I've known at least one local elder to state the case in nearly those very words. At one point, that elder was organizing a networking group for Pagan leaders and teachers--a good idea, and one that ought to help us develop our depth, our weight, in dialog with one another. But her plan was that only those with "national or international reputations" should be invited to participate.
You can't cultivate wisdom if all you select for is fame.
What about the quiet, competent Priests and Priestesses who are just serving their local communities, raising healthy Pagan families, nurturing caring, rooted covens, hofs, temples and groves? I asked. And the answer that came back was that, if they really had something worth offering, they would be famous.
Quakers may get confused about that some times. I bet they do--Quakers are at least as human as anybody else. We're all surrounded by our fame-obsessed culture 24/7, and it wears down our common sense and makes us all foolish at times. I bet there are Big Name Quakers out there, and people who drop their names for a little frisson of importance, too.
But the Pagan world has no other stock in trade. We don't know the difference between fame and wisdom. Fame is the yardstick by which we measure worth. And even if I don't measure you by that means, I think perhaps I measure myself that way.
I want the respect of my peers--Quaker or Pagan. I want to be taken seriously--seriously enough to be heard and disagreed with when I'm wrong, or guided deeper into an idea when I'm right. This kind of discernment is something Quakers are at least seeking to give to all members of the Religious Society of Friends, however often we may fail.
Pagans don't even recognize the need, yet.

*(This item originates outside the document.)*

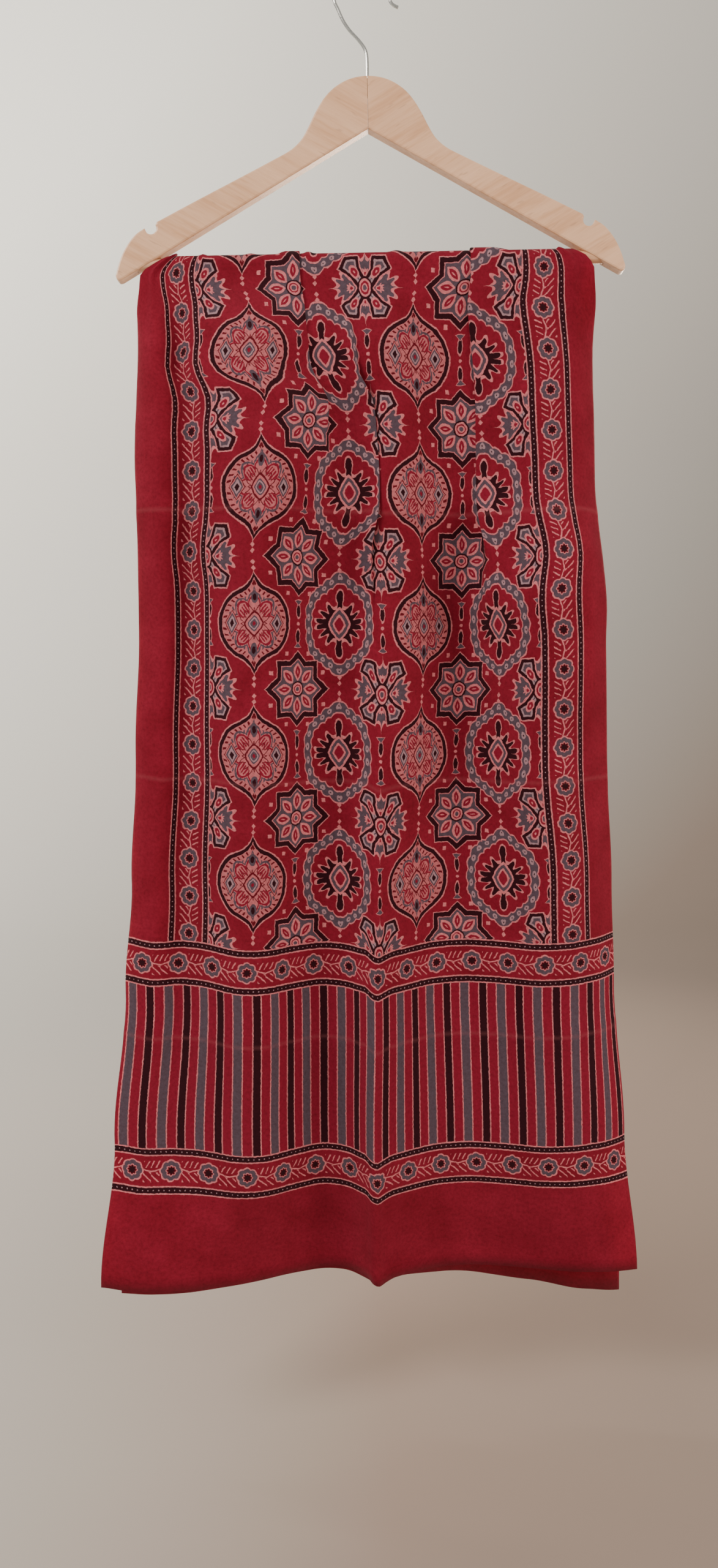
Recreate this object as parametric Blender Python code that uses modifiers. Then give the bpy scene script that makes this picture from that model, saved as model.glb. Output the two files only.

So, either because my Pagan heart has stunted roots from the years I have spent in that community, or because I live in a fame-mad culture, there is a part of me that doesn't just want to write a book for the ideas it might contain, or for the connections it might foster with readers, or even because I love books.
Part of me wants to be famous, because part of me doesn't trust part of you to care about me unless I am.
I think I ought to work on that, don't you?